Kinsa data: Shutdown orders, not hortatory measures, are what’s reducing the spread of the virus

You know all about the Kinsa “health weather” map by now, but the map doesn’t reflect every bit of data the company has. The Times revealed a bit of non-public info in a new story last night about the encouraging downward trend in fevers that Kinsa’s been observing as Americans keep their distance from each other. The question is this: What real-world events, if any, have had the most profound impact on driving those fever rates down? Most major cities have taken a variety of official measures, some symbolic, others mandatory. You know the drill — informally asking people to stay home, declaring a state of emergency, closing schools, closing non-essential businesses, ordering residents to shelter in place, etc. Are any of those more effective than the others?

Yep, said Kinsa to the Times. The general public can’t see it on the map but they can match the start of local downward trends in fevers to discrete interventions by local government to contain the disease and see which measures work better or worse.

Result: The exhortations to practice social distancing don’t do much.

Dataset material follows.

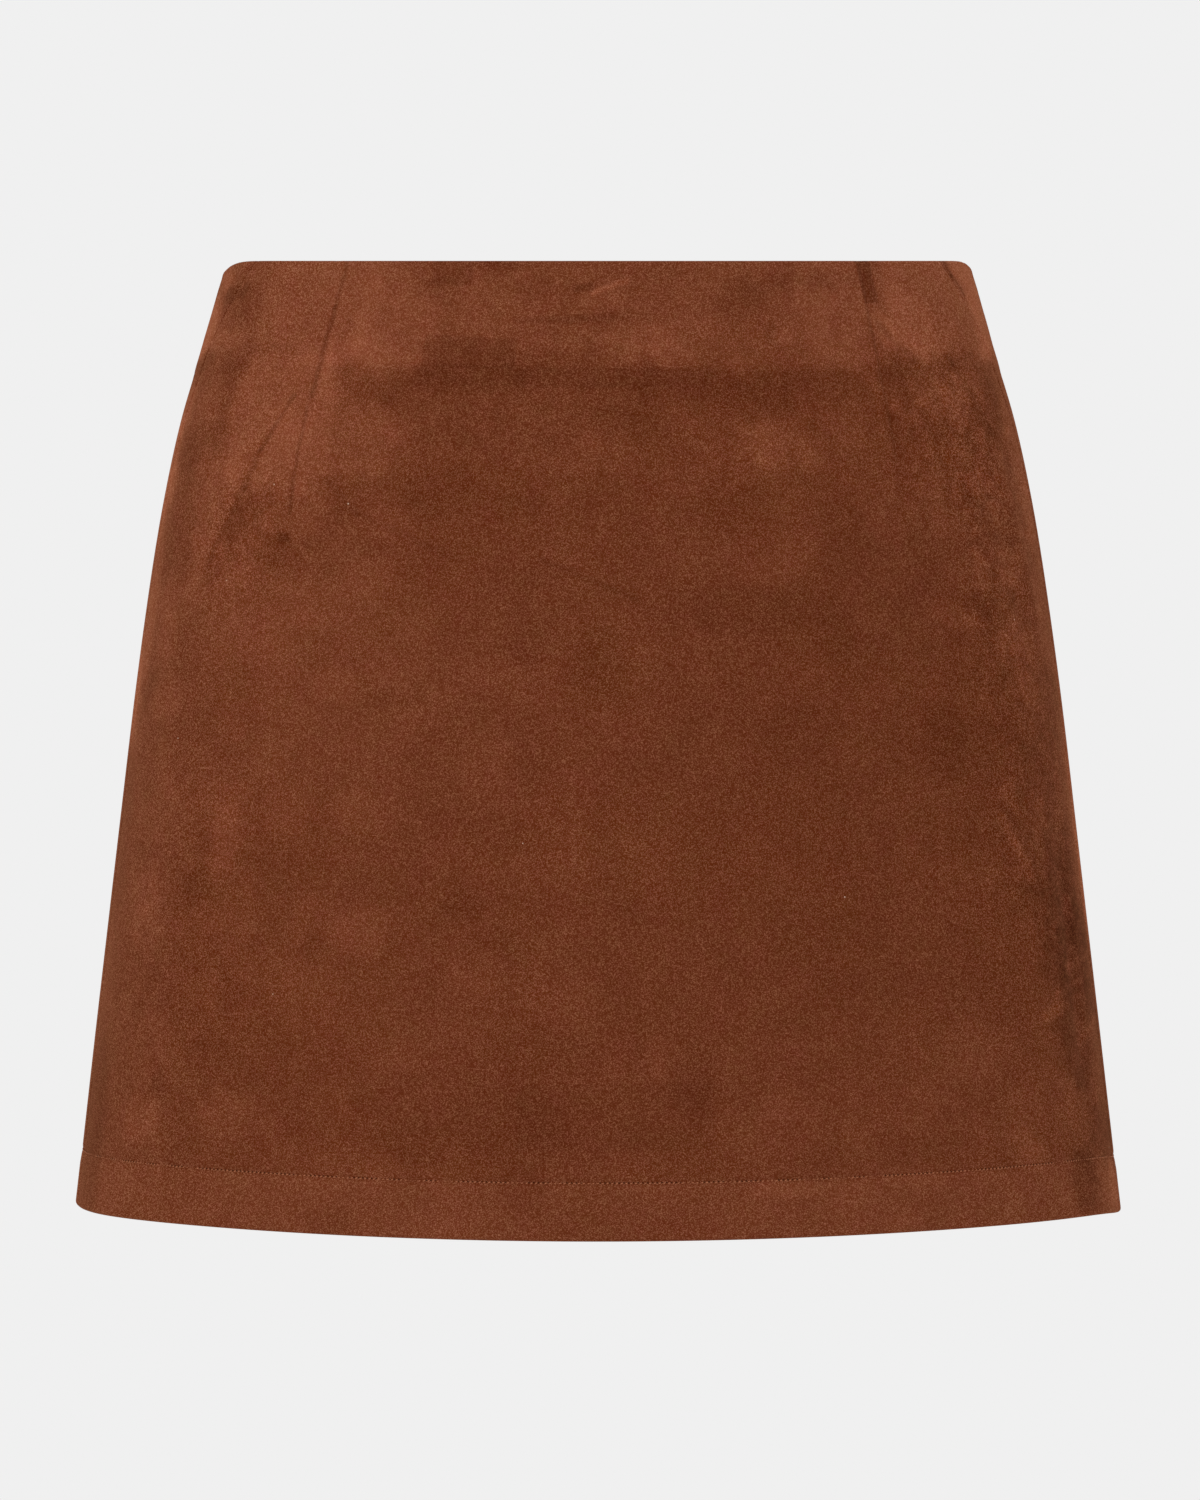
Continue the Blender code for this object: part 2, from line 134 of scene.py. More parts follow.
Fold = namedtuple("Fold", "deg depth to_deg to_depth width height")
FOLDS = table(
    Fold,  # width and height in millimetres; a trough has a negative height
    # left hip: the drag line from the dart to the side, with the swell above it
    (-46, 50, -60.5, 112, 2.6, -0.9), (-50, 48, -64, 108, 6, 0.8), (-40, 84, -46.5, 106, 5, -0.5),
    (-43, 60, -47, 92, 5, 0.4),
    # the small pinch at the top of the centre front
    (-4, 13.2, 5.2, 6.8, 1.5, -0.5), (-3.4, 16.2, 5.6, 9.6, 1.5, 0.5), (-2, 20.6, 2.8, 16.8, 1.4, -0.25),
    # drag lines below the facing
    (-14, 61, -4, 63, 2.6, 0.35), (-7, 68.5, 3, 70.5, 2.4, 0.3), (-38.5, 78, -15, 109, 7, -0.8),
    (-30, 74, -13, 96, 8, 0.5), (-8, 107, 6, 123.5, 3, -0.35), (-18, 88, -2, 92, 4, -0.3),
    (12, 88, 30, 84, 6, -0.4),
    # right hip
    (47, 40, 60, 47, 4, -0.5), (49, 60, 58, 90, 6, -0.5), (62, 66, 70, 150, 5, -0.6),
    (68, 60, 76, 160, 5, 0.7),
    # long soft folds down the skirt
    (-58, 150, -55, 352, 22, 1.2), (-34, 190, -30, 352, 24, -0.9), (-8, 170, -4, 352, 26, 0.9),
    (14, 240, 13, 352, 10, -0.5), (33, 160, 36, 352, 24, -1), (58, 130, 61, 352, 18, 1.3),
    (72, 190, 73, 330, 6, -0.9),
    # the sides
    (88, 20, 96, 70, 5, -0.6), (-90, 24, -97, 84, 5, -0.7), (101, 120, 105, 350, 20, 1.3),
    (-104, 150, -101, 350, 22, 1.1), (118, 180, 116, 350, 20, -1.2), (-120, 140, -122, 350, 18, -1.3),
    # the back: drag lines off the dart points and under the zip
    (122, 70, 137, 118, 4, -0.8), (118, 66, 132, 112, 7, 0.7), (-124, 88, -138, 126, 3.5, -0.7),
    (-119, 92, -133, 134, 6.5, 0.7), (141, 124, 160, 136, 6, -0.5), (-144, 118, -166, 127, 6, -0.5),
    (150, 186, 176, 180, 5, 0.6), (-154, 193, -176, 181, 5, 0.5), (146, 200, 148, 352, 24, 1.2),
    (-143, 180, -146, 352, 22, 1.1), (165, 230, 164, 352, 14, -0.9), (-163, 210, -166, 352, 16, -1),
)
FOLD_TAPER = 0.35  # the share of a fold's length over which it rises at either end
DEEPEST_OVER_FACING = -0.35  # a trough this deep still clears the facing behind it
FACING_STEP = 0.3  # the cloth stands this far out over the facing
DART_GROOVE = 0.4
STITCH_GROOVE = 0.3
GROOVE_HALF_WIDTH = 0.9
HEM_STEP = 0.25  # the doubled hem stands this far out below its stitching
SEAM_ROLL = 0.45
SEAM_ROLL_REACH = 1.6

# ---- nap, and painted light and shade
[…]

The forcible shutdowns do.

For some hard-hit cities, Kinsa also sent The New York Times fever data plotted on a timeline of restrictions enacted by mayors or governors.

Those graphs, Dr. Schaffner noted, showed that simply declaring a state of emergency or limiting the size of public gatherings did not affect the number of people reporting fevers.

But closing restaurants and bars and asking people to stay in their homes produced dramatic results in all three cities.

For example, in Manhattan, reports of fevers steadily rose during early March, despite a declaration of emergency on March 7 and an order on March 12 that public gatherings be restricted to less than 500 people.

The turning point began on March 16, the day schools were closed. Bars and restaurants were closed the next day, and a stay-at-home order took effect on March 20. By March 23, new fevers in Manhattan were below their March 1 levels.

Bill de Blasio dawdled for weeks about whether to close NYC’s schools until finally relenting under heavy pressure, including from his own staff. If he had shut schools two weeks earlier instead of urging New Yorkers to “get out on the town,” the city might be approaching a smaller peak of COVID-19 cases at this very moment. Instead they’re still a week or two away with a much bigger mountain to climb. The shutdown effect in Miami was dramatic too, according to Kinsa’s founder. He told the Times that fever rates there continued to soar past the declaration of emergency on March 12 and even the closure of schools on March 16. Not until bars and restaurants were finally shuttered on March 18 did they begin to diminish.

There’s circumstantial evidence elsewhere that moving more quickly to shut schools and businesses, even by a few days, will meaningfully slow the spread of the disease. Enlarge the image below to see what a week’s delay has meant to Tennessee vis-a-vis its neighbor Kentucky:

If you prefer a comparison involving New York, here’s a dramatic result involving the San Francisco Bay Area:

New York State didn’t order residents to shelter in place until four days later. It’s not quite as simple as that, of course: NYC has higher density, which encourages the disease’s spread, and New York State is testing more than California is, which may be masking hidden contagion in the Bay Area. But the general point stands. Earlier shutdowns do meaningfully retard infection, which is what you’d expect. It’s not just a matter of depriving people of places to gather, like schools and bars, it’s a signal sent to the population that the crisis has reached a magnitude of such urgency that shutting down the economy is the only way to prevent (or mitigate, in NYC’s case) catastrophe. If you want to send casual skeptics the message that it’s dangerous to be mingling and time to start practicing social distancing, that’s about as dramatic a way to do it as one can manage.

Seems like the message has been received:

I’ll leave you with one more piece of Kinsa data. Check virtually any county on their map of the U.S. and you’ll find fevers trending lower, sometimes so low that they’re below historical norms for this time of year. (Social distancing reduces not only COVID-19 infections but flu infections, of course.) But not quite every county. Gulp:

That’s Brooklyn. All four of NYC’s other boroughs show the same trend: Although fevers in each remain in “typical” range for the moment, they’ve begun to trend slightly higher in the past few days despite the lockdowns and the fear of infection that’s keeping city residents at home. Why would fever rates be increasing in the one spot in the U.S. more than any other where people have the strongest incentive to keep their distance?